Set exercise: Give only the number of lines in the listing below where the string "scene" occurs.

Recorded information:
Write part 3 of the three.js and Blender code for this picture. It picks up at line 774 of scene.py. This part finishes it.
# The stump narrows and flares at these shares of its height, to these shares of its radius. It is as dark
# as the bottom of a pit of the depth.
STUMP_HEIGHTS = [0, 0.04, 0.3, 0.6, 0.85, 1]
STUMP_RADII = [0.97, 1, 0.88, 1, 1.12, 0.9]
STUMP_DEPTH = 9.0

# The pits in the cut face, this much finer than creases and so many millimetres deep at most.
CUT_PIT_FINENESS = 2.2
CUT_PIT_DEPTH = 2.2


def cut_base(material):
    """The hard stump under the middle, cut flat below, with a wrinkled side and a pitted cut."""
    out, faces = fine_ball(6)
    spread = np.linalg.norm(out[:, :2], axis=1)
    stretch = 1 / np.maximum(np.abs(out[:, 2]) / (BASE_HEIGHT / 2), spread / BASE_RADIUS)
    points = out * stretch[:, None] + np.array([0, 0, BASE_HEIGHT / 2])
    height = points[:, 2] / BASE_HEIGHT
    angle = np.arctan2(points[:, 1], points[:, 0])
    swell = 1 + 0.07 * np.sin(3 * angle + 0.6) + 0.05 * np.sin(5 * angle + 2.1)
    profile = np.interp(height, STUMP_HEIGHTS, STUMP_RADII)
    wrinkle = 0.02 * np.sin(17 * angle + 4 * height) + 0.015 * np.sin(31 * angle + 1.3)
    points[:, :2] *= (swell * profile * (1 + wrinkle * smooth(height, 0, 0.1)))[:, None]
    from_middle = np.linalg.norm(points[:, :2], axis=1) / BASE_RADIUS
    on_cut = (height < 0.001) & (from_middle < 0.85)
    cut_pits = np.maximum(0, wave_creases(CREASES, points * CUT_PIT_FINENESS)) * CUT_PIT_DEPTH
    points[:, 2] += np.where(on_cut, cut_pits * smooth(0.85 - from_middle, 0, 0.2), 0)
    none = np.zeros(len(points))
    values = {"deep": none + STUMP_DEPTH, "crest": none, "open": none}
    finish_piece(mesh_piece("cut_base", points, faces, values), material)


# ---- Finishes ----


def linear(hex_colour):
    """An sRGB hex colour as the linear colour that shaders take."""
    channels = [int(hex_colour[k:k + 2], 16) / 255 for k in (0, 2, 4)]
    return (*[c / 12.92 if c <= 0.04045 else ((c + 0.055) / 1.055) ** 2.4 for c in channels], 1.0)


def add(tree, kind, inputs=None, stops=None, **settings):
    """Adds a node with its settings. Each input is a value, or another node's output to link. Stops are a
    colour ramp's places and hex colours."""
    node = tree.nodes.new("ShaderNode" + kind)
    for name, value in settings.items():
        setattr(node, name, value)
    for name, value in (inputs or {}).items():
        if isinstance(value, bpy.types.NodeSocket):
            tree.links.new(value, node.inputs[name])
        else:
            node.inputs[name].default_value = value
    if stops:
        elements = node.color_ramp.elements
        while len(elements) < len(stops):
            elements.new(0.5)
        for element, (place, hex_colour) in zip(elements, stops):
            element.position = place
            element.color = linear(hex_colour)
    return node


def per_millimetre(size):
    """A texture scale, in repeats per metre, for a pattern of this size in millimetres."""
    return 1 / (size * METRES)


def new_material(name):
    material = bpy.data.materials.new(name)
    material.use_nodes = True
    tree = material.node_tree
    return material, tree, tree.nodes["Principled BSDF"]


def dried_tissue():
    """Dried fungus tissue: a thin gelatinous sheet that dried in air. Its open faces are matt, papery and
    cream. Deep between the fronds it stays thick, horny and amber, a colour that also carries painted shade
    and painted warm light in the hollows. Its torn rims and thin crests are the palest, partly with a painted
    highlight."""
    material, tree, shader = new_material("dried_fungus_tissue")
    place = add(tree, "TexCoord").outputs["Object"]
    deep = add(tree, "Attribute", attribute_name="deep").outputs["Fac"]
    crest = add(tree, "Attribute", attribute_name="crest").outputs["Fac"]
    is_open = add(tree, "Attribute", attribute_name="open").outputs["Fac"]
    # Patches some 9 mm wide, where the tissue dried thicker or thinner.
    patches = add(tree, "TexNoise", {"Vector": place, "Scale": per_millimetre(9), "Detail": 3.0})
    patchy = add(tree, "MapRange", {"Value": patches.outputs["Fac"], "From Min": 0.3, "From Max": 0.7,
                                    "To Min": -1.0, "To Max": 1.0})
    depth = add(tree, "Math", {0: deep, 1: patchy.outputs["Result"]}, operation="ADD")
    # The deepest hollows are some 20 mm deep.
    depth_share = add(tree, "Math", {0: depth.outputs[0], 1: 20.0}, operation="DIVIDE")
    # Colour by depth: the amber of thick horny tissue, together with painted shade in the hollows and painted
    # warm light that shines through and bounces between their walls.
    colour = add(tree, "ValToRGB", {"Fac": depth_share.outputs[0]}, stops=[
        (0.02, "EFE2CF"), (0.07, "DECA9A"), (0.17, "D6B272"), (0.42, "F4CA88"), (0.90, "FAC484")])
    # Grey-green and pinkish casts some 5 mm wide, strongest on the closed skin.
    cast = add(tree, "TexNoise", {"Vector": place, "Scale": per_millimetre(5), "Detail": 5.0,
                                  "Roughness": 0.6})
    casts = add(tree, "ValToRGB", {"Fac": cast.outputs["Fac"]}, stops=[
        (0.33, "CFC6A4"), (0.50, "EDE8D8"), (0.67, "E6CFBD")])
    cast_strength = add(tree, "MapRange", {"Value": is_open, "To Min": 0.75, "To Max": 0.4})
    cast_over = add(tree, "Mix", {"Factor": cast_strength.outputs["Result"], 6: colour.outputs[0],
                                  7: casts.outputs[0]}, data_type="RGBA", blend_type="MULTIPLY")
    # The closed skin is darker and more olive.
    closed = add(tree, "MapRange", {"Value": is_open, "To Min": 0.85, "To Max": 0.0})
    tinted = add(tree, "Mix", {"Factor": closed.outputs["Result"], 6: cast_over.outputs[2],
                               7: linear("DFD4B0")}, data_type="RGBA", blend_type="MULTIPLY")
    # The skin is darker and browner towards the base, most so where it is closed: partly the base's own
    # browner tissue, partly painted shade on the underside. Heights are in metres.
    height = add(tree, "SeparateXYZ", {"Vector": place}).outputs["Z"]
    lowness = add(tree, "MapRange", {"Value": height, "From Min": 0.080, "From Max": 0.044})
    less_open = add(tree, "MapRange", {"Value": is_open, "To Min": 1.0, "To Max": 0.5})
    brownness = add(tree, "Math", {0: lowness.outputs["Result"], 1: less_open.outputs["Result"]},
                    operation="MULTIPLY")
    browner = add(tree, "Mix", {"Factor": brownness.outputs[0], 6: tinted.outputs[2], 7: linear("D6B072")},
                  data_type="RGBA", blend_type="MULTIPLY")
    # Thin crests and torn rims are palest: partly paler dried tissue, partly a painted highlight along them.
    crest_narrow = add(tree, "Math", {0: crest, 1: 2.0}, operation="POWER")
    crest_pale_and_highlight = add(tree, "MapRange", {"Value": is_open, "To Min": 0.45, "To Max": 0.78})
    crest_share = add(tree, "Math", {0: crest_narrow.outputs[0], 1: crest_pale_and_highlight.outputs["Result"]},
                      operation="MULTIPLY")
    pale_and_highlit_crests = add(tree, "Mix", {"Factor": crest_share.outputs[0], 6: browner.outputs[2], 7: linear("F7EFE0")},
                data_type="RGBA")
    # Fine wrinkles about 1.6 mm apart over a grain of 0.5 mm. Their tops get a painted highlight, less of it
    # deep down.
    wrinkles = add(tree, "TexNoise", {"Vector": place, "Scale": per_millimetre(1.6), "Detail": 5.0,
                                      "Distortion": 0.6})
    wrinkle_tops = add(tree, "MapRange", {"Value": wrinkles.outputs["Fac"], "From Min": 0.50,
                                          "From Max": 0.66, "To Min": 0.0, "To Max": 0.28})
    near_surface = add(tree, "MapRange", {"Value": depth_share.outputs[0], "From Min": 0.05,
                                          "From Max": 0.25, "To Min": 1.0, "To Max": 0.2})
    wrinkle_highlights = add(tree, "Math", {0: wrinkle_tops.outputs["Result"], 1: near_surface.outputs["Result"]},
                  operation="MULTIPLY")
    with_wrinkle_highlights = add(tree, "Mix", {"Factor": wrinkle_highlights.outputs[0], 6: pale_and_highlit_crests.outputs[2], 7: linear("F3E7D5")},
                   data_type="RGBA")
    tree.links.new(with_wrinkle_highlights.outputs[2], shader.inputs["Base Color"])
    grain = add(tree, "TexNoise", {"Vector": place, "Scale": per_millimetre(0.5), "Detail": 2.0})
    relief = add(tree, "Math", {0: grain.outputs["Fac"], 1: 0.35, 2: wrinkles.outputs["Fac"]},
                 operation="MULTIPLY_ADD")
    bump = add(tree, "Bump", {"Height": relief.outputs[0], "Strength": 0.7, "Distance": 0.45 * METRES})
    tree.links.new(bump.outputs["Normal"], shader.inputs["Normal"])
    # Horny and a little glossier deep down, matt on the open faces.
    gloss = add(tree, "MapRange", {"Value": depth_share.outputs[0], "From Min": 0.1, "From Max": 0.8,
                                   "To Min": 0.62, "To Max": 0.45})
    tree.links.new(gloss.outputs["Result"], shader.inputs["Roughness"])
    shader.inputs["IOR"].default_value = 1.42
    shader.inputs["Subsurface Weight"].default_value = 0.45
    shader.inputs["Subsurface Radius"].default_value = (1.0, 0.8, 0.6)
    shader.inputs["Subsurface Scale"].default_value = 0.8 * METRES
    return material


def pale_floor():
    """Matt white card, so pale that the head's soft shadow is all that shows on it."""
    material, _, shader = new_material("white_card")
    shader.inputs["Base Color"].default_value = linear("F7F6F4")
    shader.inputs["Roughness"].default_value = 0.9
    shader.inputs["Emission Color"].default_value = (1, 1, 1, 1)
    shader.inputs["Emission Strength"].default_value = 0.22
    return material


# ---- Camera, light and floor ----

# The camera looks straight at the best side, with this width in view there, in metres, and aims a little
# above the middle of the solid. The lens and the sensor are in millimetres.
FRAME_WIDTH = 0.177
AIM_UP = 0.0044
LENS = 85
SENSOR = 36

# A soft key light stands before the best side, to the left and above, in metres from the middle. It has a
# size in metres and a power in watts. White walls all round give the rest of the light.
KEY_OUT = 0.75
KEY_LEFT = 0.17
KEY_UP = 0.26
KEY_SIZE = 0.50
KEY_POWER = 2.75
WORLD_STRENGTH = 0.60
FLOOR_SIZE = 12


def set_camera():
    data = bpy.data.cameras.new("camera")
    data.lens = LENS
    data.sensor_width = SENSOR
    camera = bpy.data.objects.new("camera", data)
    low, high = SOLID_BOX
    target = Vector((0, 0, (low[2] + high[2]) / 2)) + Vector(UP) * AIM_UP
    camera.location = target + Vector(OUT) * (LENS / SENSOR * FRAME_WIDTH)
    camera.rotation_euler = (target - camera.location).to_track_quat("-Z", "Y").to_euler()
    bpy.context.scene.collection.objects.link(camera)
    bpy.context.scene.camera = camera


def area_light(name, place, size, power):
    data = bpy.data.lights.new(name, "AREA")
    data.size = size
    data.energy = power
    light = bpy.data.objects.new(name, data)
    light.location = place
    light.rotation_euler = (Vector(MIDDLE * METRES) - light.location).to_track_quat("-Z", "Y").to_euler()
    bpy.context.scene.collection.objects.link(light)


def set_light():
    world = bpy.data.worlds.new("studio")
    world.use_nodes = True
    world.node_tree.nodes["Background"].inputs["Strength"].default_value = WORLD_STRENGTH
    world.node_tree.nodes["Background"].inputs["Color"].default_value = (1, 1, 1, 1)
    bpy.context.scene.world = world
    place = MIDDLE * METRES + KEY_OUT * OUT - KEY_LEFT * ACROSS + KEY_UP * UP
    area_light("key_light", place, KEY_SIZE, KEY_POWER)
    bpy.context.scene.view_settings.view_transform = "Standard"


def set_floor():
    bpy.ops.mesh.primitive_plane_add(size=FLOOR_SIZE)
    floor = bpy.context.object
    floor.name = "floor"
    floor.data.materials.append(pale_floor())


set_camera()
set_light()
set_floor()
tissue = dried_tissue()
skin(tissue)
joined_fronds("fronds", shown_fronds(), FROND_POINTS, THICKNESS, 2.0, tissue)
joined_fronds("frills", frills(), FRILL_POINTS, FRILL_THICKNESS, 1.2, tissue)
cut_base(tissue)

--

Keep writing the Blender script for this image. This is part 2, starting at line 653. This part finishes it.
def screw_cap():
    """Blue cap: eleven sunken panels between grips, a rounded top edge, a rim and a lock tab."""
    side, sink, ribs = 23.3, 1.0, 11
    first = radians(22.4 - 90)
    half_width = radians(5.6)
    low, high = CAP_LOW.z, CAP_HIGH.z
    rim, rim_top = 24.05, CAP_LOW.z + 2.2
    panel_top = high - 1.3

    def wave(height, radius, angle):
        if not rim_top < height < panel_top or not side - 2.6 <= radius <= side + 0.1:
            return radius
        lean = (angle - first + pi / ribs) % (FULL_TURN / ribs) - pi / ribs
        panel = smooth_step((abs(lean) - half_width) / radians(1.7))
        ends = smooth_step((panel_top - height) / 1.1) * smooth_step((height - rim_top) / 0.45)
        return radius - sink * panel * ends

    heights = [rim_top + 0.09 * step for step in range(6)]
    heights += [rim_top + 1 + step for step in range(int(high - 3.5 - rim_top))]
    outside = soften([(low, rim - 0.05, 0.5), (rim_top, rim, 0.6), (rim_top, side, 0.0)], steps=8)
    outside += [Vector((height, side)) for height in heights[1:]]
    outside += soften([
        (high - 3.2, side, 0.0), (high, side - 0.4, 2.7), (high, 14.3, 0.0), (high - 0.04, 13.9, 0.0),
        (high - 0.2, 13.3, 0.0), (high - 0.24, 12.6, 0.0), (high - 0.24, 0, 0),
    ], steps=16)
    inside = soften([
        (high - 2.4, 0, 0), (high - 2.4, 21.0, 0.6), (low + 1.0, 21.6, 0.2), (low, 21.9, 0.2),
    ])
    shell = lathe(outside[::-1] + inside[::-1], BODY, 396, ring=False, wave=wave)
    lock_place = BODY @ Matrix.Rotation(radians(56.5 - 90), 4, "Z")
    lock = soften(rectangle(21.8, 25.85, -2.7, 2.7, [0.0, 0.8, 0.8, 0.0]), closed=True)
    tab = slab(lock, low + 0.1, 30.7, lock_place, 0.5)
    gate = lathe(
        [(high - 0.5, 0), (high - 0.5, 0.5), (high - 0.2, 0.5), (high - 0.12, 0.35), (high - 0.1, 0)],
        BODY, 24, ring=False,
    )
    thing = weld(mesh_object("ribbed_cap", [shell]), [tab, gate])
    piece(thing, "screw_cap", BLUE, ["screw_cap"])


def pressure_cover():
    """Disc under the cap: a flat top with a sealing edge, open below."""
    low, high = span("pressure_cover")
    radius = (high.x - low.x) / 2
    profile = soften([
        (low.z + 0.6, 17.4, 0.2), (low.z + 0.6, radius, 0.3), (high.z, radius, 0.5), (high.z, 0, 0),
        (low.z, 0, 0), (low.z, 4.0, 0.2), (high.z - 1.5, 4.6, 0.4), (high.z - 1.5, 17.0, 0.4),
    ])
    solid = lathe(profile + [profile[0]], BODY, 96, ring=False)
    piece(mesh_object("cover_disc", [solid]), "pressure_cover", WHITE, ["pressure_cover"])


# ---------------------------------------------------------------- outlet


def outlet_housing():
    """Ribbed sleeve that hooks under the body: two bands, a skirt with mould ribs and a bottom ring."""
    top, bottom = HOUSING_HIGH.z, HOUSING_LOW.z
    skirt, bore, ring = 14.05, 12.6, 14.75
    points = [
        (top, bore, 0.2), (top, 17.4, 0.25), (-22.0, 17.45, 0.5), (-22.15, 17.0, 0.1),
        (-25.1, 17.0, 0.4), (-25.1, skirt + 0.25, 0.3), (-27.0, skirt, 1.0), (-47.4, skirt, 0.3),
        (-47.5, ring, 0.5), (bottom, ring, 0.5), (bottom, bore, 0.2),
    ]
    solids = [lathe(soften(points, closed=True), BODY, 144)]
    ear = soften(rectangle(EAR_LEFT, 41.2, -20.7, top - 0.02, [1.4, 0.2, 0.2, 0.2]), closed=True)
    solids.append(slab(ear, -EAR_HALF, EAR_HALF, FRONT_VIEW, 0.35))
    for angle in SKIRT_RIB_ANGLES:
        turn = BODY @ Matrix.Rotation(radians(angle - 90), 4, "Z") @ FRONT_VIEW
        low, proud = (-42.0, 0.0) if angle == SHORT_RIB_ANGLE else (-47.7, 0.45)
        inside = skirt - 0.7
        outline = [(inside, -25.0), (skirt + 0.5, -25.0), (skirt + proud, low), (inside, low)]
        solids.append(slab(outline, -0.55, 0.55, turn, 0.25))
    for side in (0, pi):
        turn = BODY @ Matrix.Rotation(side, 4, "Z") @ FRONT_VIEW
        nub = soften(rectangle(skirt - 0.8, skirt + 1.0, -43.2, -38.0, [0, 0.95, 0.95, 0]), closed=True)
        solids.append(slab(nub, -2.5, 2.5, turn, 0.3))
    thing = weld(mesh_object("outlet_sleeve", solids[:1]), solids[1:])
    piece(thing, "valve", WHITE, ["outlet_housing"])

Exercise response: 6